No team ever wants to look like they’re panicking by making mass changes but South Africa can’t just sit back and watch how England walk away with the Basil D’Oliveira trophy.

There is not much between the two sides, even though the margins of defeat over the last two Test matches suggest radically otherwise. England remain a young team - they are just playing well and with confidence.

In contrast, South Africa are uncertain and hesitant.

The inclusion of some fresh blood may just provide the inspiration the rest require to lift their game.

Focused batsmen

Everyone knows this Proteas batting line-up is laden with talented strokemakers.

They just have to find a way to transfer that potential to the highest stage. Go back to what has worked for them in helping them get to the top and then stick to it wholeheartedly. There was far too many muddled brains at St George’s Park with players caught between two ways of playing.

Produce seaming wickets

South Africa have been so mindful of the Ottis Gibson-era when seaming green surfaces were mandatory that they have undertaken a full U-Turn during this series.

The pitches nullified the Proteas’ attack, which remains their strongest weapon. The Wanderers Test will also be Vernon Philander’s swansong and “The Pro” deserves to go out on a high.

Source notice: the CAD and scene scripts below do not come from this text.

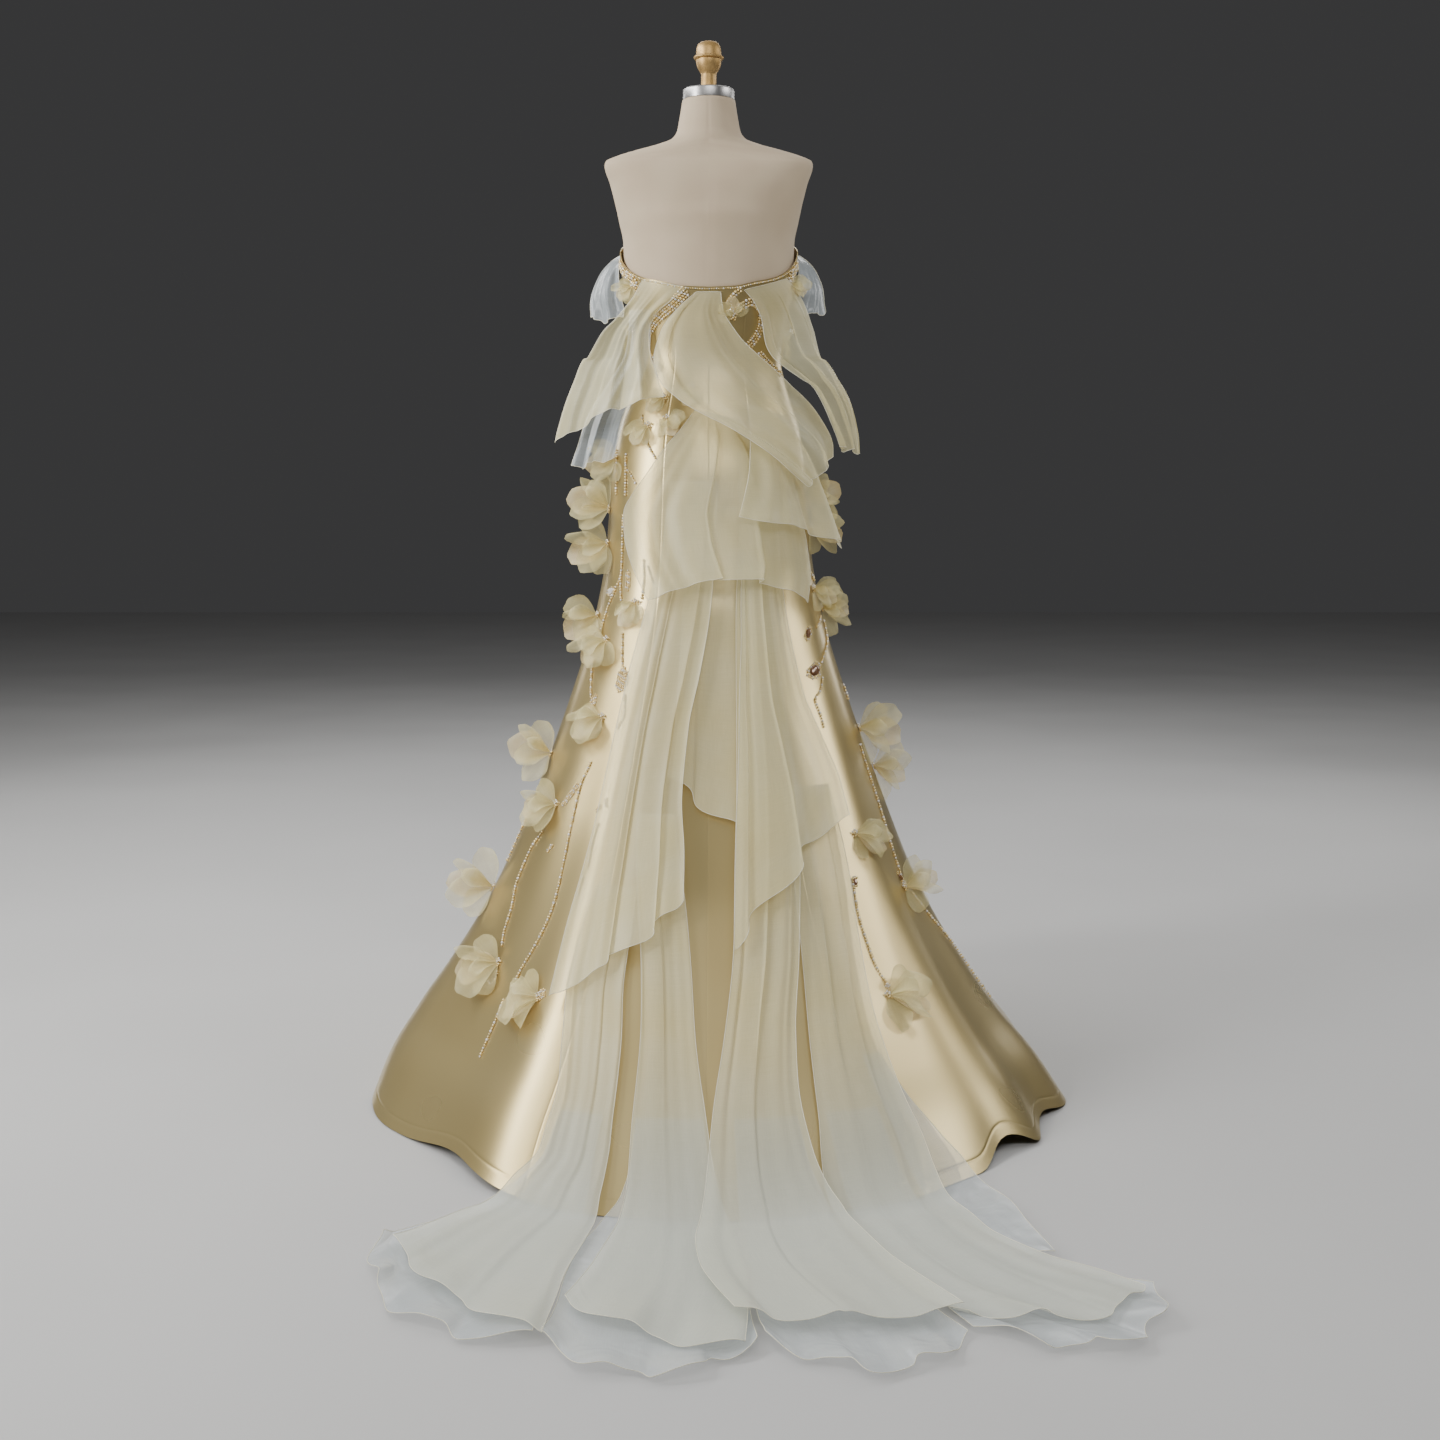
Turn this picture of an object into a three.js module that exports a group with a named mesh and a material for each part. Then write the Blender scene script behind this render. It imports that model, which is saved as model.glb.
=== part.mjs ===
// A mermaid gown on a limbless dress form. Millimetres, +Z up, origin at the centre of the stand base's underside.
// The gown's open back and train face -Y, and its front faces +Y.
//
// All cloth is drawn on one map of the gown: an angle round the body in degrees (0 at the centre back, positive
// towards +X, 180 at the centre front) and a height over the floor. A height below zero is a run out along the
// floor from the hem, so a train panel needs no other coordinates.
import * as THREE from "three";
import { mergeVertices } from "three/addons/utils/BufferGeometryUtils.js";

// ---------- driving sizes ----------
const SATIN = 1.6; // wall of the gown
const ORGANZA = 1.0; // wall of the draped pieces
const SEAM_GAP = 0.3; // between pieces that meet
const EASE = 0.9; // between the gown and the form
const HEM_CLEARANCE = 0.6; // under the satin hem
const FLOOR_FILLET = 60; // half the run over which a train panel turns from the skirt to the floor

const STAND = {
  baseRadius: 190,
  baseHeight: 22,
  baseEdge: 7,
  poleRadius: 16,
};
const NECK_RING = { radius: 43.5, bottom: 1587.3, top: 1605, bevel: 1.6 };
const FINIAL = { bottom: 1605.3 };

// ---------- colours ----------
const MATERIALS = {
  satin: new THREE.MeshStandardMaterial({
    color: 0xe3cf9f,
    roughness: 0.3,
    metalness: 0.05,
    side: THREE.DoubleSide,
  }),
  organza: new THREE.MeshStandardMaterial({
    color: 0xe9e4c8,
    roughness: 0.55,
    metalness: 0,
    side: THREE.DoubleSide,
  }),
  petal: new THREE.MeshStandardMaterial({
    color: 0xeee6c0,
    roughness: 0.6,
    metalness: 0,
  }),
  linen: new THREE.MeshStandardMaterial({
    color: 0xcdc0ab,
    roughness: 0.9,
    metalness: 0,
  }),
  steel: new THREE.MeshStandardMaterial({
    color: 0x9a9a98,
    roughness: 0.3,
    metalness: 1,
  }),
  brass: new THREE.MeshStandardMaterial({
    color: 0xa67c3e,
    roughness: 0.4,
    metalness: 1,
  }),
  iron: new THREE.MeshStandardMaterial({
    color: 0x2b2b2c,
    roughness: 0.6,
    metalness: 0.8,
  }),
};

// ---------- tables ----------

// Rows of numbers under named columns.
function table(columns, rows) {
  return rows.map((row) =>
    Object.fromEntries(columns.map((column, i) => [column, row[i]])),
  );
}

// The gown's outer face, ring by ring: each ring is an ellipse with its own depth to the back and the front.
const RINGS = table(
  ["height", "halfWidth", "back", "front", "centre"],
  [
    [0, 540, 572, 690, -360],
    [58, 505, 510, 629, -325],
    [115, 458, 452, 573, -293],
    [175, 416, 393, 523, -267],
    [266, 363, 322, 454, -228],
    [328, 334, 281, 411, -204],
    [391, 309, 251, 369, -179],
    [487, 273, 210, 306, -140],
    [584, 238, 174, 254, -106],
    [683, 206, 149, 204, -71],
    [750, 189, 135, 175, -50],
    [818, 178, 129, 149, -31],
    [886, 173, 124, 130, -18],
    [960, 168, 121, 121, -10],
    [1040, 156, 107, 107, -2],
    [1100, 137, 97, 97, 3],
    [1157, 124, 90, 90, 4],
    [1215, 132, 99, 99, 8],
    [1275, 146, 112, 112, 14],
    [1320, 152, 118, 118, 18],
    [1360, 153, 112, 112, 12],
  ],
);

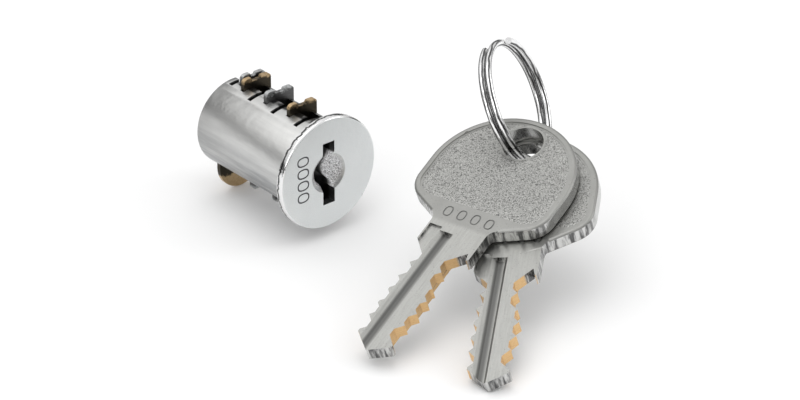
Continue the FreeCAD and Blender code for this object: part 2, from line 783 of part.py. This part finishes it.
def check_and_write():
    """Stop on any failed object or broken shape, then write one file for each piece."""
    doc.recompute()
    for item in doc.Objects:
        if "Invalid" in item.State or "Error" in item.State:
            raise RuntimeError(f"{item.Label} did not compute: {item.State}")
    for item in sub_parts():
        shape = item.Shape
        if shape.isNull() or not shape.isValid() or len(shape.Solids) != 1:
            raise RuntimeError(f"{item.Label} is not one valid solid")
    os.makedirs("parts", exist_ok=True)
    for item in sub_parts():
        item.Shape.exportStep(f"parts/{item.Label}.step")
        print(f"{item.Label}: {item.Shape.Volume:.2f} mm3")


build_core()
build_wafers()
build_keys()
build_ring()
check_and_write()
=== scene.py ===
"""Removable lock core with two keys on a split ring: looks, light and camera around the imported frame.

Everything is in metres in the frame of the CAD model. Materials work in millimetres, read from
object coordinates, which are the places of the parts at rest.
"""

import json
import math

import bmesh
import bpy
from mathutils import Matrix, Vector, noise


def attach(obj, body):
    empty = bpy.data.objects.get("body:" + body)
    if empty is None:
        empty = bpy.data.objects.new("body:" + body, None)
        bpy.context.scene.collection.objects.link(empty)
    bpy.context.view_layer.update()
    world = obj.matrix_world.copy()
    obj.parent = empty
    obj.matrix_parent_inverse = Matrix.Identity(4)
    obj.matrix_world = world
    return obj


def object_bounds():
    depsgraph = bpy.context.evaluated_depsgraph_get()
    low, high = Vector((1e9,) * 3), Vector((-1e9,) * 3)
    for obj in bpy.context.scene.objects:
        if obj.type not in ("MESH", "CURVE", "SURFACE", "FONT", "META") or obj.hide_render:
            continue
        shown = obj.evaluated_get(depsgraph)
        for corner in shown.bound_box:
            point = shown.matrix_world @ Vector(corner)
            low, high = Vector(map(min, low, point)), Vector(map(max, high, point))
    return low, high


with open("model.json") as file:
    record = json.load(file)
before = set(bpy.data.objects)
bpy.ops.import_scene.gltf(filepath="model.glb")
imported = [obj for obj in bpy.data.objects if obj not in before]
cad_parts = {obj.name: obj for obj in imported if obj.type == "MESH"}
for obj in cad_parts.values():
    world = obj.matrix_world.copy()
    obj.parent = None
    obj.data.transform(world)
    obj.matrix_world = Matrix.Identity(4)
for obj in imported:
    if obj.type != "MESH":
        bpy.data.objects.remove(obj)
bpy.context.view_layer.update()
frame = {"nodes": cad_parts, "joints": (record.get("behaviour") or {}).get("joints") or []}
nodes = frame["nodes"]
joints = {joint["name"]: joint for joint in frame["joints"]}
MM = 0.001

# --- sizes, in millimetres ---------------------------------------------------------------------
FACE_Y = -1.0
FLANGE_BACK = 0.0
TAIL_Y = 18.8
FLANGE_RADIUS = 7.75
BARREL_RADIUS = 6.0
DIMPLE_RADIUS = 2.8
CHANNEL_SIDES = (-0.3, 3.2)
CHANNEL_ENDS = (1.8, 16.8)
CHANNEL_BED = 4.1
EAR_BASE = 6.65
RING_AXIS = (0.5146, -0.746, 0.4226)
KEY_FAN = math.radians(24.4)
KEY_HALF = 1.1
HOLE_RADIUS = 2.65
HOLE_RIM = 0.05
BOW_RADIUS = 10.05
BOW_CENTRE = -6.05
CORNER_RADIUS = 3.6
CORNER_CENTRE = -9.2
FIELD_INSET = 0.8
FIELD_END = -11.95
FIELD_DEPTH = 0.12
BLADE_TOP = -14.6
GROOVE_TOP = -16.5
GROOVE_SIDES = (-2.05, -0.05)
CUTS = (-19.4, -34.75)
PEBBLE_STEP = 0.1
PEBBLE_RIM = 0.5
PEBBLE_DIP = 0.03
PEBBLE_LIFT = 0.045
PEBBLE_FINE = 0.03
PEBBLE_COARSE = 0.012
FINE_RATE = 4.6
COARSE_RATE = 1.9
DIGITS = 4
DIGITS_PLACE = -13.4
OVAL_POWER = 0.8
CUT_RISE = 0.2
WELD = 0.001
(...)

It’s not going to happen if the surface resembles William Nichol Drive. Wanderers curator Evan Flint and Philander have travelled a long road together. It is only fitting they have been reunited at the very end.

Carpe diem, Faf

There is a standing joke in the confines of the Independent Media sports office that Faf du Plessis is South Africa’s Mike Brearley.

It was initially a complementary statement relating to Du Plessis’ astute leadership skills. Lately, though, much like Brearley who failed to score a century in 66 Test innings, Du Plessis has been shy of runs. He knows it, the team knows it.

The Wanderers, though, is in all likelihood Du Plessis’ final home Test. He has always prided himself to play his best cricket when under severe pressure. This week could define Du Plessis’ legacy.

4 horsemen of the Apocalypse

Keshav Maharaj was South Africa’s Man of the Match at St George’s Park. The left-arm spinner claimed a first-innings “five-for” after a marathon spell and struck a half-century at the backend of the Test.

Unfortunately Maharaj, though, can’t play at the Wanderers.

It might seem grossly unfair, but South Africa’s only chance of victory is if the surface provided offers up significant seam movement.

The selectors should then go for four-man seam attack with Beuran Hendricks coming in for the suspended Kagiso Rabada.

Equally, they will require seven specialist batsmen which leaves no place for Maharaj and allows Keegan Petersen to debut.